# Required work
Search the entries for the word "handed" and pull out each line that has it.

# Supplied records
- - - - - - -

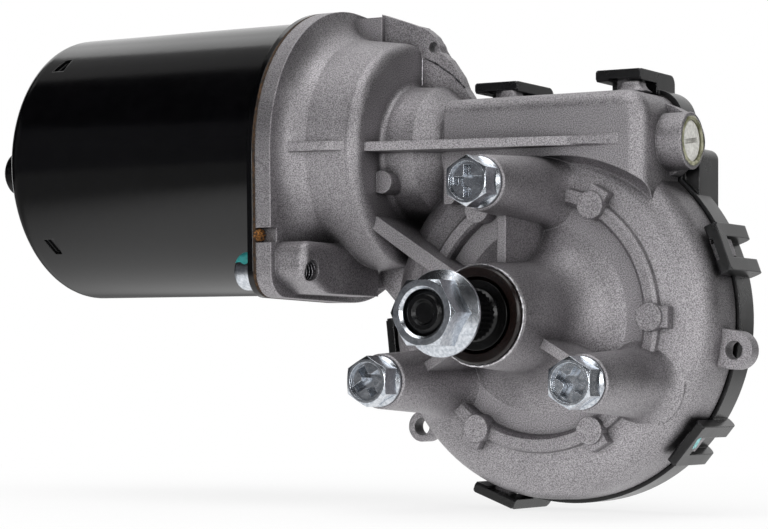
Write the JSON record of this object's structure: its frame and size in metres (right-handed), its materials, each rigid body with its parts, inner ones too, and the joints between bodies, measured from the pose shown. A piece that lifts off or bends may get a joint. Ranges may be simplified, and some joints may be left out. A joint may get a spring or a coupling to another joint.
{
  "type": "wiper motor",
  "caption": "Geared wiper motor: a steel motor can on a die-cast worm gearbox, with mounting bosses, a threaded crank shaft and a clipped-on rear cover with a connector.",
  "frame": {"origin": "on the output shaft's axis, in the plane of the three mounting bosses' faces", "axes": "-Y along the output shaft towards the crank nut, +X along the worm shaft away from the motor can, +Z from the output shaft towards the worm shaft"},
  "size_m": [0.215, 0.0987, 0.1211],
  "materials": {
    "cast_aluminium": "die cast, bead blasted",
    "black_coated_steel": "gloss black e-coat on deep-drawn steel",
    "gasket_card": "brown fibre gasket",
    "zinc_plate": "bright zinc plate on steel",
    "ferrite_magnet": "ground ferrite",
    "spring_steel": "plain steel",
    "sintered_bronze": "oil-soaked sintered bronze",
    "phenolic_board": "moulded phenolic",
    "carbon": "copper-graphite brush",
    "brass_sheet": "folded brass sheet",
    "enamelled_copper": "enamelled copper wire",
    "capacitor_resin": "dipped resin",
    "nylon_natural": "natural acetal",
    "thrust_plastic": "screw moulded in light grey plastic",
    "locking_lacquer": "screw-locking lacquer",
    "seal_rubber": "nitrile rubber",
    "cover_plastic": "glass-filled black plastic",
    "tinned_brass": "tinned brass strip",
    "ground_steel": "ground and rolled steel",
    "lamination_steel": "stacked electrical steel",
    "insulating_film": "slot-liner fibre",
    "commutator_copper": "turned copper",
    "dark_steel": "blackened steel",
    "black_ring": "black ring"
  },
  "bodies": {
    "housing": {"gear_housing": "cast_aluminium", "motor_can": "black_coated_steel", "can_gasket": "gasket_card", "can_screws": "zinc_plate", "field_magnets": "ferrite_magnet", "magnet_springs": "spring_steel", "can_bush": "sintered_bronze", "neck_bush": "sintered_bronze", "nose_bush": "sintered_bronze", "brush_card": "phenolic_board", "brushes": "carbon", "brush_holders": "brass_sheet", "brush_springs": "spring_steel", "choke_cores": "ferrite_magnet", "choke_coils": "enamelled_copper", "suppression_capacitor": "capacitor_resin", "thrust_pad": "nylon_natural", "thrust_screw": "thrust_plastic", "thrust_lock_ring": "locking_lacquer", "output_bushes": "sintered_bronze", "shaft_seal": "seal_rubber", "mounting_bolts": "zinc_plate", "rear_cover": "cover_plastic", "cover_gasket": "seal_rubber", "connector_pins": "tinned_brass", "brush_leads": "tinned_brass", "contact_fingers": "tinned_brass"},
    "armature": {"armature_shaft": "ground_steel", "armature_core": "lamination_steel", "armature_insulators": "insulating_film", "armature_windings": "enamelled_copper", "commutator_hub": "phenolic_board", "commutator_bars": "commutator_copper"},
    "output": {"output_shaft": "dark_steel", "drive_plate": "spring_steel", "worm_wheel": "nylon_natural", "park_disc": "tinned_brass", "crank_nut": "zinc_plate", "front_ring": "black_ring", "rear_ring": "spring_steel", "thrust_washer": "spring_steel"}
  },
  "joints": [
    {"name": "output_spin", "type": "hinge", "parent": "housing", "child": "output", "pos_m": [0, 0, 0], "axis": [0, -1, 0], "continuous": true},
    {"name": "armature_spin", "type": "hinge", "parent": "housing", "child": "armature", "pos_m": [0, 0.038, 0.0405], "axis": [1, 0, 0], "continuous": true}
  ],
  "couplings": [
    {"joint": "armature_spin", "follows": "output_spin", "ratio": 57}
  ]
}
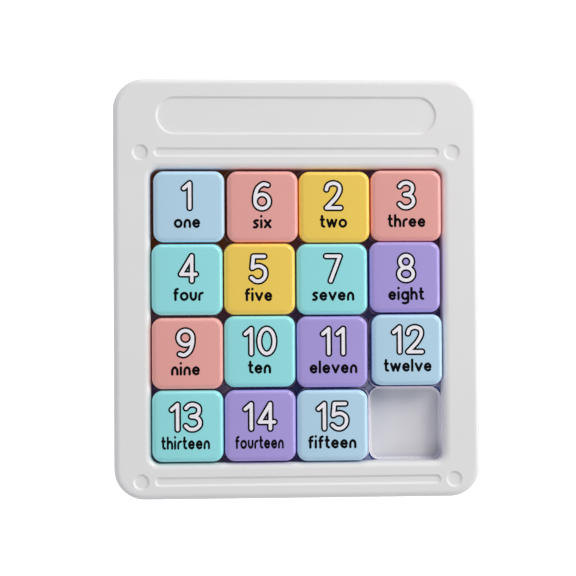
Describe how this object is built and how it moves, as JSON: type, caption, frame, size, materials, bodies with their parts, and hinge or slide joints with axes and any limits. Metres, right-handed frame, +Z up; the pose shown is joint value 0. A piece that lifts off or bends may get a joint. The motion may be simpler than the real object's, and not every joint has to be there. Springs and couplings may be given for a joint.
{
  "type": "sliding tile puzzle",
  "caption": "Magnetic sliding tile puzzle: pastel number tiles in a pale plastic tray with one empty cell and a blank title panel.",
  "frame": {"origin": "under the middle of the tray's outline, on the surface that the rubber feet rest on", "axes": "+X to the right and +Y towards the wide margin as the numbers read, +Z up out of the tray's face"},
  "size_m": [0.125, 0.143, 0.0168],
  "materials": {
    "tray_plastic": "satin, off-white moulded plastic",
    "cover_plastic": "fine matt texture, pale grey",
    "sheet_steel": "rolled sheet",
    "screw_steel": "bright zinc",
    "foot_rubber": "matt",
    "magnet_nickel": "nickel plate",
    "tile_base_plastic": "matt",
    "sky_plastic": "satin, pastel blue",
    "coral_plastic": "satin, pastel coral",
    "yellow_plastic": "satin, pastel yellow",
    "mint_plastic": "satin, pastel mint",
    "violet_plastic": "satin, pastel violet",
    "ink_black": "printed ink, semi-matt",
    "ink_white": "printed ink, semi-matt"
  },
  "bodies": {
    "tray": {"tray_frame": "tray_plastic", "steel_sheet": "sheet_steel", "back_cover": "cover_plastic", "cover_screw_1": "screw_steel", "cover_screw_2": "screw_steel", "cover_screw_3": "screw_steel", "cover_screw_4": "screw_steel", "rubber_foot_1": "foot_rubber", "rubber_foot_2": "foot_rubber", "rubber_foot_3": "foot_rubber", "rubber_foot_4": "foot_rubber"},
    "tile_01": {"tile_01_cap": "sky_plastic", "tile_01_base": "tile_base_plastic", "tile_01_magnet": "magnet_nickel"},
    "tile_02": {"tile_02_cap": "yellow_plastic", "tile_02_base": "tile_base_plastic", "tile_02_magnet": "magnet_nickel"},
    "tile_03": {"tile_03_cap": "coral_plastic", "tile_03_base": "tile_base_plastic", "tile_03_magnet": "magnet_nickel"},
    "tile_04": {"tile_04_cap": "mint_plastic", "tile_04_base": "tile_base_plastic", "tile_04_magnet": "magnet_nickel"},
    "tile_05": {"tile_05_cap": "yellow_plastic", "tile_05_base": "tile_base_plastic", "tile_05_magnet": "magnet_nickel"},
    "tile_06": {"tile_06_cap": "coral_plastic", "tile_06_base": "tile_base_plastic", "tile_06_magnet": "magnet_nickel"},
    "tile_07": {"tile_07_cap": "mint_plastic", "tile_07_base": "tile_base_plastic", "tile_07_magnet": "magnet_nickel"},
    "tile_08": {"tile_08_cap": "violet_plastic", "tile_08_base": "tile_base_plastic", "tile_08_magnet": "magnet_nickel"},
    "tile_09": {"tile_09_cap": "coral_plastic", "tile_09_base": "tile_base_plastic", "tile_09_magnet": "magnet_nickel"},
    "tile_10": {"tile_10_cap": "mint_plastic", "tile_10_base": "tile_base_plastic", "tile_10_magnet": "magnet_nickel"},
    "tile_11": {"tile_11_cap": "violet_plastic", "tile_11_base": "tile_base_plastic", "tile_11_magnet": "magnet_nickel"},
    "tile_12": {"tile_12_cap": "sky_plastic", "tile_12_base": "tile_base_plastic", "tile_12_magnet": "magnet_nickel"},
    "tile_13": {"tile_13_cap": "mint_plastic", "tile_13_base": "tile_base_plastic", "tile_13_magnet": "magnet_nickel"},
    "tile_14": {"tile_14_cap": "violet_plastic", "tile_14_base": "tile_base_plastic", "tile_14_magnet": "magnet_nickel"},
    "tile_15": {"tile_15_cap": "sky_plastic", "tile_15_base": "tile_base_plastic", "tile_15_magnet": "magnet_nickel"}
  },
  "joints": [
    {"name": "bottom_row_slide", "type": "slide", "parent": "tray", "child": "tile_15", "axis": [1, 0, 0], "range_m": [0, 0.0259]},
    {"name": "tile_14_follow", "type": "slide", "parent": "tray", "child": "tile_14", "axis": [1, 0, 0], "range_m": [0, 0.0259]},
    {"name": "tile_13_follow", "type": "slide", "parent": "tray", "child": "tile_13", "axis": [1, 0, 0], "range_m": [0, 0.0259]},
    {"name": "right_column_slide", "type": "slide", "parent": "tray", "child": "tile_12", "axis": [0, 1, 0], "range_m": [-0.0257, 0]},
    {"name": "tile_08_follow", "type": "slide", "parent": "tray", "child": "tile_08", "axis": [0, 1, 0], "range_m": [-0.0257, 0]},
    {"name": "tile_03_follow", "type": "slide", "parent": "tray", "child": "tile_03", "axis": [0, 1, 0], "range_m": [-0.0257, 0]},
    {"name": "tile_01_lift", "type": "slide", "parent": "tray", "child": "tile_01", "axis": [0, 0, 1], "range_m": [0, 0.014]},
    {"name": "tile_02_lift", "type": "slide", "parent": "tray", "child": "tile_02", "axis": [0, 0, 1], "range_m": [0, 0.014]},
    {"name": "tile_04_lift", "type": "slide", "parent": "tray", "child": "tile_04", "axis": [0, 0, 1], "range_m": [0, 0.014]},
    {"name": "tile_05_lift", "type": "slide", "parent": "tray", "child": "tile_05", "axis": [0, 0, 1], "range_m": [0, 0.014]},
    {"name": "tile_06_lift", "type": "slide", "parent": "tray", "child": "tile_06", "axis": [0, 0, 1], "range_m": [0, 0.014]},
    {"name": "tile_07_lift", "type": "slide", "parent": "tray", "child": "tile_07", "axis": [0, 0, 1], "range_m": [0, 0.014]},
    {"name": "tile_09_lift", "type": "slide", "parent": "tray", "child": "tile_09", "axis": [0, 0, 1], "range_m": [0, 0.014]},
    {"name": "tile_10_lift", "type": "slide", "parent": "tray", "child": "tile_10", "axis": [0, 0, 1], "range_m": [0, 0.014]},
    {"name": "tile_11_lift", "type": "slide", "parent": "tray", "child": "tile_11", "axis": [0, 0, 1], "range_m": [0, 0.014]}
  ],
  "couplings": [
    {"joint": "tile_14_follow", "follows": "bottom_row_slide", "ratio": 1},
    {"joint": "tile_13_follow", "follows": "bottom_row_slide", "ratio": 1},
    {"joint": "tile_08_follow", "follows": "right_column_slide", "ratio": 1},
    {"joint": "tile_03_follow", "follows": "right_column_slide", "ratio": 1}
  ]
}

- - - - - - -

# Full output
Write the JSON record of this object's structure: its frame and size in metres (right-handed), its materials, each rigid body with its parts, inner ones too, and the joints between bodies, measured from the pose shown. A piece that lifts off or bends may get a joint. Ranges may be simplified, and some joints may be left out. A joint may get a spring or a coupling to another joint.
Describe how this object is built and how it moves, as JSON: type, caption, frame, size, materials, bodies with their parts, and hinge or slide joints with axes and any limits. Metres, right-handed frame, +Z up; the pose shown is joint value 0. A piece that lifts off or bends may get a joint. The motion may be simpler than the real object's, and not every joint has to be there. Springs and couplings may be given for a joint.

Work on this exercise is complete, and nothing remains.